Monday, May. 28, 1951
Atomic Housecleaning
Atomic Housecleaning Reporting for work at General Electric's plutonium plant in Hanford, Wash., a night watchman began the routine of checking in. He stopped before an Alpha radiation counter about the size and shape of a soft-drink machine, casually stuck his hands in, and listened for the amplified clicks by which the sensitive instrument registers its count. The chatter he heard from the machine shocked the startled patrolman right out of his routine, sent him rushing to the Health Instruments Division. There, doctors quickly confirmed the machine's verdict. His hands were emitting more radiation than a radium watch dial.
Under questioning, the contaminated patrolman tried to remember where he could have picked up his dose of radiation. Finally he recalled that on his rounds the night before, he had come across a broken wrench. Unaware that it had been used on equipment for processing plutonium, he had taken the wrench home, figuring that it might come in handy around the house.
A crew of technicians raced out to Richland, eight miles from the check-in gate, to test the suspected wrench and the patrolman's home. Both proved to be radioactive. At once, the intricate machinery of the Atomic Age whirred into action.
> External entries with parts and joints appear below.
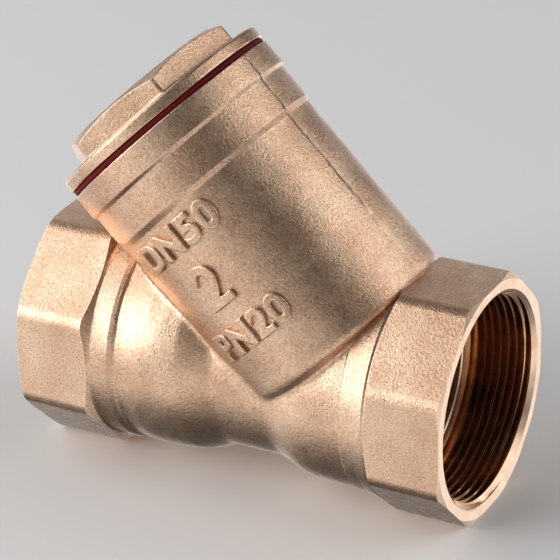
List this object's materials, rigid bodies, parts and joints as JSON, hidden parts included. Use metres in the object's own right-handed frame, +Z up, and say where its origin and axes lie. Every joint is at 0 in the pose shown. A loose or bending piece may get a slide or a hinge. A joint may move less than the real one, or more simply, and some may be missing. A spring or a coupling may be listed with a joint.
{
  "type": "basket strainer",
  "caption": "Y-pattern brass pipe strainer with octagonal female threaded ends and a slanted branch, closed by a hexagon-headed cap over a perforated basket.",
  "frame": {"origin": "midway between the two pipe ends, on the surface that the body's bottom flats stand on, under the run's axis", "axes": "+X along the run towards the inlet socket, +Y towards the back, +Z up; the branch leans from the run towards -X and +Z at 45 degrees"},
  "size_m": [0.128, 0.0664, 0.1227],
  "materials": {
    "forged_brass": "forged and shot-blasted, fine grain, machined bores and threads",
    "red_fibre": "vulcanised fibre, matt dark red",
    "perforated_stainless": "rolled perforated sheet, bright",
    "stainless_band": "plain rolled strip, spot-welded"
  },
  "bodies": {
    "housing": {"body": "forged_brass"},
    "basket": {"basket_screen": "perforated_stainless", "basket_lower_rim": "stainless_band", "basket_upper_rim": "stainless_band"},
    "gasket_ring": {"gasket": "red_fibre"},
    "screw_cap": {"cap": "forged_brass"}
  },
  "joints": [
    {"name": "basket_lift", "type": "slide", "parent": "housing", "child": "basket", "axis": [-0.7071, 0, 0.7071], "range_m": [0, 0.095]},
    {"name": "cap_advance", "type": "slide", "parent": "basket", "child": "gasket_ring", "axis": [-0.7071, 0, 0.7071], "range_m": [0, 0.012]},
    {"name": "cap_turn", "type": "hinge", "parent": "gasket_ring", "child": "screw_cap", "pos_m": [0.03246, 0, 0.0325], "axis": [-0.7071, 0, 0.7071], "range_deg": [0, 2160]}
  ],
  "couplings": [
    {"joint": "cap_advance", "follows": "cap_turn", "m_per_rad": 0.00031831}
  ]
}
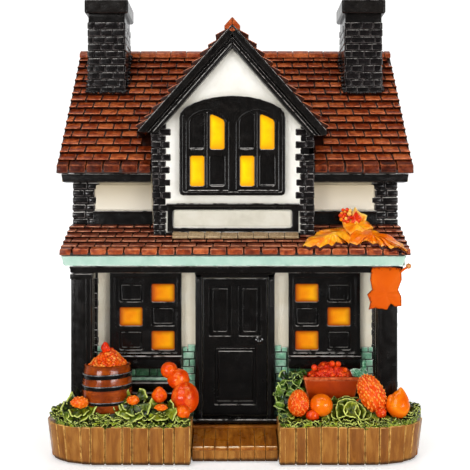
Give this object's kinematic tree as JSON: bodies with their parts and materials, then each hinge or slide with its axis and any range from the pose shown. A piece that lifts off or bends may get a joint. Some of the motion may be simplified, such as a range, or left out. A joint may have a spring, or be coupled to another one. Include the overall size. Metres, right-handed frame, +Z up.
{
  "type": "lighted house figurine",
  "caption": "Hollow cast cottage figurine with a porch, gable window and planked garden base, lit from inside through amber panes by a battery unit in its underside.",
  "frame": {"origin": "centre of the footprint, on the surface the foot pads stand on", "axes": "+Z up along the height, +Y towards the back so that the front with the door faces -Y, +X to the right of a viewer facing the front"},
  "size_m": [0.139, 0.11, 0.178],
  "materials": {
    "wood_brown": "satin painted resin, plank relief",
    "stucco_white": "semi-gloss painted resin",
    "tile_rust": "gloss painted resin, tile relief",
    "enamel_black": "high gloss black paint",
    "brick_black": "gloss black paint, brick relief",
    "fascia_mint": "semi-gloss paint",
    "pane_amber": "translucent amber sheet, lit from behind",
    "foliage_green": "gloss painted resin",
    "barrel_brown": "gloss painted resin",
    "crate_terracotta": "gloss painted resin",
    "gourd_orange": "gloss painted resin",
    "leaf_orange": "gloss painted resin",
    "plastic_black": "moulded, fine texture",
    "plastic_white": "moulded",
    "led_lens": "clear domed lens, lit",
    "steel_zinc": "zinc plated",
    "cell_case": "plain wrapped steel can",
    "lead_red": "insulation",
    "lead_black": "insulation",
    "pad_dark": "soft pad"
  },
  "bodies": {
    "house": {"base_casting": "wood_brown", "front_step": "wood_brown", "house_shell": "stucco_white", "main_roof_front": "tile_rust", "main_roof_rear": "tile_rust", "gable_roof": "tile_rust", "gable_bargeboard": "enamel_black", "gable_bay": "stucco_white", "window_frame_gable": "enamel_black", "window_pane_gable": "pane_amber", "chimney_left": "brick_black", "chimney_right": "brick_black", "porch_roof": "tile_rust", "porch_fascia": "fascia_mint", "porch_beam": "enamel_black", "porch_post_left": "enamel_black", "porch_post_right": "enamel_black", "window_frame_left": "enamel_black", "window_pane_left": "pane_amber", "window_frame_right": "enamel_black", "window_pane_right": "pane_amber", "door_frame": "enamel_black", "door_leaf": "enamel_black", "door_knob": "enamel_black", "garden_left": "foliage_green", "garden_right": "foliage_green", "barrel": "barrel_brown", "barrel_fruit": "gourd_orange", "crate": "crate_terracotta", "crate_berries": "gourd_orange", "gourd_cluster_left": "gourd_orange", "gourd_right_bumpy": "gourd_orange", "gourd_right_round": "gourd_orange", "gourd_right_tall": "gourd_orange", "gourd_right_pear": "gourd_orange", "leaf_spray": "leaf_orange", "post_leaf": "leaf_orange", "bottom_plate": "plastic_black", "plate_screw_1": "steel_zinc", "plate_screw_2": "steel_zinc", "battery_1": "cell_case", "battery_2": "cell_case", "contact_bridge": "steel_zinc", "contact_positive": "steel_zinc", "contact_negative": "steel_zinc", "switch_body": "plastic_black", "led_post": "plastic_white", "led_lower": "led_lens", "led_upper": "led_lens", "lead_wire_red": "lead_red", "lead_wire_black": "lead_black", "foot_pad_1": "pad_dark", "foot_pad_2": "pad_dark", "foot_pad_3": "pad_dark", "foot_pad_4": "pad_dark"},
    "battery_door": {"battery_door": "plastic_black", "battery_door_screw": "steel_zinc"},
    "switch_slider": {"switch_slider": "plastic_white"}
  },
  "joints": [
    {"name": "battery_door_swing", "type": "hinge", "parent": "house", "child": "battery_door", "pos_m": [0, -0.0073, 0.0016], "axis": [-1, 0, 0], "range_deg": [0, 85]},
    {"name": "switch_slide", "type": "slide", "parent": "house", "child": "switch_slider", "axis": [0, 1, 0], "range_m": [0, 0.003]}
  ]
}
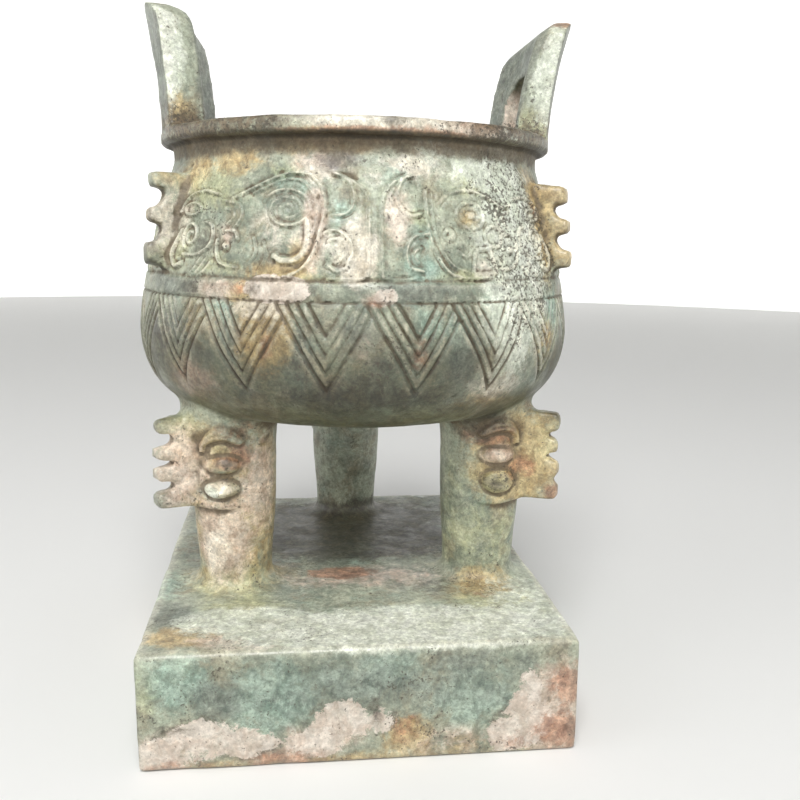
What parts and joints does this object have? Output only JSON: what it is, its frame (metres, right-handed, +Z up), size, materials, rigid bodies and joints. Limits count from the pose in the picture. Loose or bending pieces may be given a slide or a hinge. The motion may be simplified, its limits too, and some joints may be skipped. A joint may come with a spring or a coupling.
{
  "type": "jade tripod ding",
  "caption": "Carved jade ritual cauldron with two upright ears, toothed flanges and monster masks, standing on three legs on a rectangular block of the same stone.",
  "frame": {"origin": "centre of the block's flat underside", "axes": "+Z up through the bowl, -Y towards the front, where the mask's nose faces, and +X to the right, towards an ear"},
  "size_m": [0.1396, 0.1496, 0.2083],
  "materials": {
    "weathered_jade": "satin, weathered, with stains and a mineral crust"
  },
  "bodies": {
    "root": {"jade_ding": "weathered_jade"}
  },
  "joints": []
}
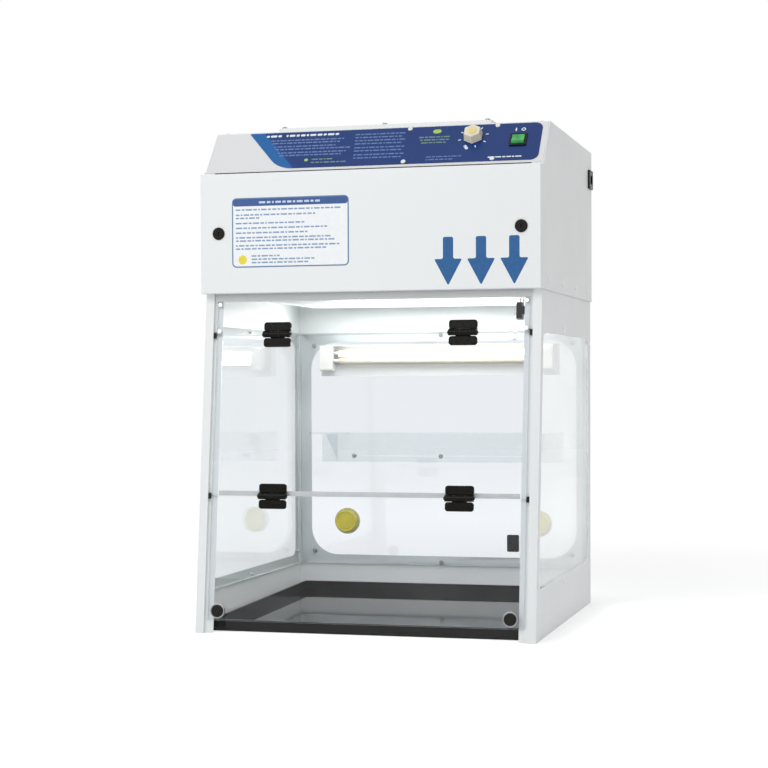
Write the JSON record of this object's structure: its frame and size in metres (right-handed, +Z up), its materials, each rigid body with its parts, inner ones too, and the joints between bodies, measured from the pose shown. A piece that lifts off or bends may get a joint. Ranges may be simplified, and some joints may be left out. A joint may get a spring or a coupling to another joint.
{
  "type": "laminar flow hood",
  "caption": "Bench-top laminar flow cabinet with a folding clear sash, windowed side and back walls, spill tray, lamp, filter and fan head, and a sloped control panel.",
  "frame": {"origin": "on the bench, at the middle of the cabinet's footprint", "axes": "+X to the user's right, +Y to the back, +Z up"},
  "size_m": [0.6158, 0.6157, 0.9025],
  "materials": {
    "white_case": "satin powder coat",
    "clear_sheet": "clear polished sheet",
    "tray_black": "polished black",
    "dark_plastic": "black moulded",
    "white_plastic": "white moulded",
    "cream_plastic": "cream moulded",
    "green_plastic": "green lit moulding",
    "yellow_rubber": "soft matt",
    "overlay_blue": "printed film",
    "bright_steel": "bright",
    "black_steel": "black",
    "bare_aluminium": "mill finish",
    "tube_glass": "frosted",
    "filter_paper": "pleated",
    "grey_foam": "open foam",
    "wire_plastic": "insulated"
  },
  "bodies": {
    "cabinet": {"left_side_panel": "white_case", "right_side_panel": "white_case", "back_panel": "white_case", "rear_rail": "white_case", "header_rail": "white_case", "diffuser_grille": "white_case", "plenum_shelf": "white_case", "fan_deck": "white_case", "head_case": "white_case", "top_cover": "white_case", "control_panel": "white_case", "prefilter_frame": "white_case", "lamp_housing": "white_case", "left_glazing": "clear_sheet", "right_glazing": "clear_sheet", "back_glazing": "clear_sheet", "sash_top_strip": "clear_sheet", "equipment_shelf": "clear_sheet", "spill_tray": "tray_black", "outlet_socket": "dark_plastic", "edge_bumpers": "dark_plastic", "safety_switch": "dark_plastic", "switch_frame": "dark_plastic", "power_inlet": "dark_plastic", "speed_control": "dark_plastic", "upper_hinge_leaves_and_pins": "dark_plastic", "lamp_holders": "white_plastic", "overlay_screws": "white_plastic", "control_overlay": "overlay_blue", "case_rivets": "bright_steel", "case_screws": "bright_steel", "prefilter_screws": "bright_steel", "motor_bracket": "bright_steel", "filter_clamps": "bright_steel", "fan_motor": "black_steel", "filter_frame": "bare_aluminium", "lamp_ballast": "bare_aluminium", "white_tube": "tube_glass", "uv_tube": "tube_glass", "filter_pleats": "filter_paper", "filter_gasket": "grey_foam", "prefilter_pad": "grey_foam", "safety_switch_wires": "wire_plastic"},
    "filter_door": {"filter_door": "white_case", "lock_barrels_and_nuts": "black_steel"},
    "left_lock": {"left_lock_cam": "black_steel"},
    "right_lock": {"right_lock_cam": "black_steel"},
    "speed_knob": {"speed_knob": "cream_plastic"},
    "power_rocker": {"power_rocker": "green_plastic"},
    "sash_middle": {"sash_middle_pane": "clear_sheet", "sash_joint_seal": "white_plastic", "upper_hinge_swing_leaves": "dark_plastic", "lower_hinge_leaves_and_pins": "dark_plastic"},
    "sash_lower": {"sash_lower_pane": "clear_sheet", "lower_hinge_swing_leaves": "dark_plastic", "sash_knobs": "dark_plastic"},
    "safety_lever": {"safety_switch_lever": "bright_steel"},
    "impeller": {"fan_impeller": "bare_aluminium"},
    "left_port_plug": {"left_port_plug": "yellow_rubber"},
    "right_port_plug": {"right_port_plug": "yellow_rubber"}
  },
  "joints": [
    {"name": "door_pull", "type": "slide", "parent": "cabinet", "child": "filter_door", "axis": [0, -1, 0], "range_m": [0, 0.08]},
    {"name": "left_lock_turn", "type": "hinge", "parent": "filter_door", "child": "left_lock", "pos_m": [-0.271, -0.257, 0.7015], "axis": [0, -1, 0], "range_deg": [0, 90]},
    {"name": "right_lock_turn", "type": "hinge", "parent": "filter_door", "child": "right_lock", "pos_m": [0.271, -0.257, 0.7015], "axis": [0, 1, 0], "range_deg": [0, 90]},
    {"name": "speed_turn", "type": "hinge", "parent": "cabinet", "child": "speed_knob", "pos_m": [0.174, -0.18781, 0.86276], "axis": [0, 0.769, -0.6392], "range_deg": [0, 270]},
    {"name": "rocker_tilt", "type": "hinge", "parent": "cabinet", "child": "power_rocker", "pos_m": [0.2545, -0.19539, 0.8541], "axis": [1, 0, 0], "range_deg": [0, 18]},
    {"name": "upper_sash_fold", "type": "hinge", "parent": "cabinet", "child": "sash_middle", "pos_m": [0, -0.2474, 0.52346], "axis": [-1, 0, 0], "range_deg": [0, 90]},
    {"name": "lower_sash_fold", "type": "hinge", "parent": "sash_middle", "child": "sash_lower", "pos_m": [0, -0.27969, 0.24046], "axis": [-1, 0, 0], "range_deg": [0, 170]},
    {"name": "safety_lever_swing", "type": "hinge", "parent": "cabinet", "child": "safety_lever", "pos_m": [0.255, -0.22587, 0.55136], "axis": [-1, 0, 0], "range_deg": [0, 2.5]},
    {"name": "fan_spin", "type": "hinge", "parent": "cabinet", "child": "impeller", "pos_m": [0, 0.01, 0.75], "axis": [0, 0, 1], "continuous": true},
    {"name": "left_plug_pull", "type": "slide", "parent": "cabinet", "child": "left_port_plug", "axis": [0, 1, 0], "range_m": [0, 0.04]},
    {"name": "right_plug_pull", "type": "slide", "parent": "cabinet", "child": "right_port_plug", "axis": [0, 1, 0], "range_m": [0, 0.04]}
  ],
  "couplings": [
    {"joint": "safety_lever_swing", "follows": "upper_sash_fold", "ratio": 0.027778}
  ]
}
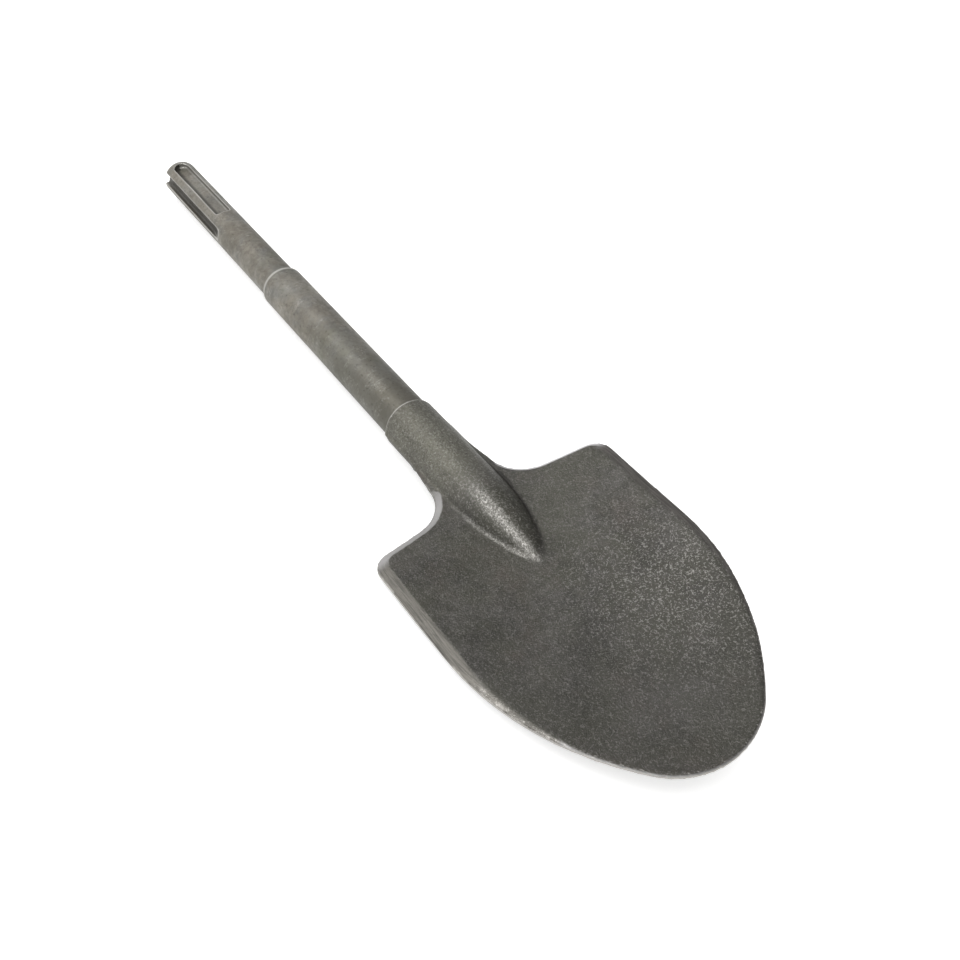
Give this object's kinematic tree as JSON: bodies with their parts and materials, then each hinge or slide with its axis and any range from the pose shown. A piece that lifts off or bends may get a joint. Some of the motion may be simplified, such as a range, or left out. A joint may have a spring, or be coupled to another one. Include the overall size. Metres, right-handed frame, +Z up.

With Soap & Water. With a portable Alpha counter the technicians began retracing the patrolman's path from the plant all the way to Richland. The path was none too well marked. He had slipped the hot wrench into his metal lunchbox, and the box had acted as a shield--which frustrated the counter and had protected the patrolman's fellow passengers on the long bus ride home. But the patrolman, his home, his car, and a few areas around the plant (where he had carried the wrench in his hand) were hot enough to make the detectors sound off.
Clad in white cotton coveralls, and wearing masks to filter out contaminated dust, the decontamination crew went to work. The patrolman moved into a company dormitory, and for the next six days his house got the kind of spring cleaning that many a homeowner wishes he could afford. Inside & out, everything (including the unhappy patrolman) was swabbed down with soap & water. Later, all the cleaning gear was carefully collected, carted off and tossed on to a restricted disposal dump.
Frying Pans & Slip Covers. Alpha particles had been sucked into the hot air heating system, so the whole house was suspect. But the bulky portable counter, which can only operate close to the source of radiation, couldn't fit into every corner. Taking no chances, the decontamination crew followed a simple rule: if it can't be checked, chuck it out. The whole furnace was ripped out and destroyed. Any articles that could easily be replaced were also discarded. Frying pans, slip covers, clothes, all went to the dump, to be replaced at Government expense.
This week the patrolman, still smarting from a reprimand, was back on the job. Tests showed him out of immediate danger,* and his name was withheld by his cautious employers. But suspicious Richlanders, who thought they might have visited him or shaken his hand, were already asking for a personal swabbing down and an atomic housecleaning of their own.
* Alpha activity is not harmful externally, causes trouble only when it enters the bloodstream through the mouth or cuts in the skin. Hanford has yet to suffer its first fatality from radiation.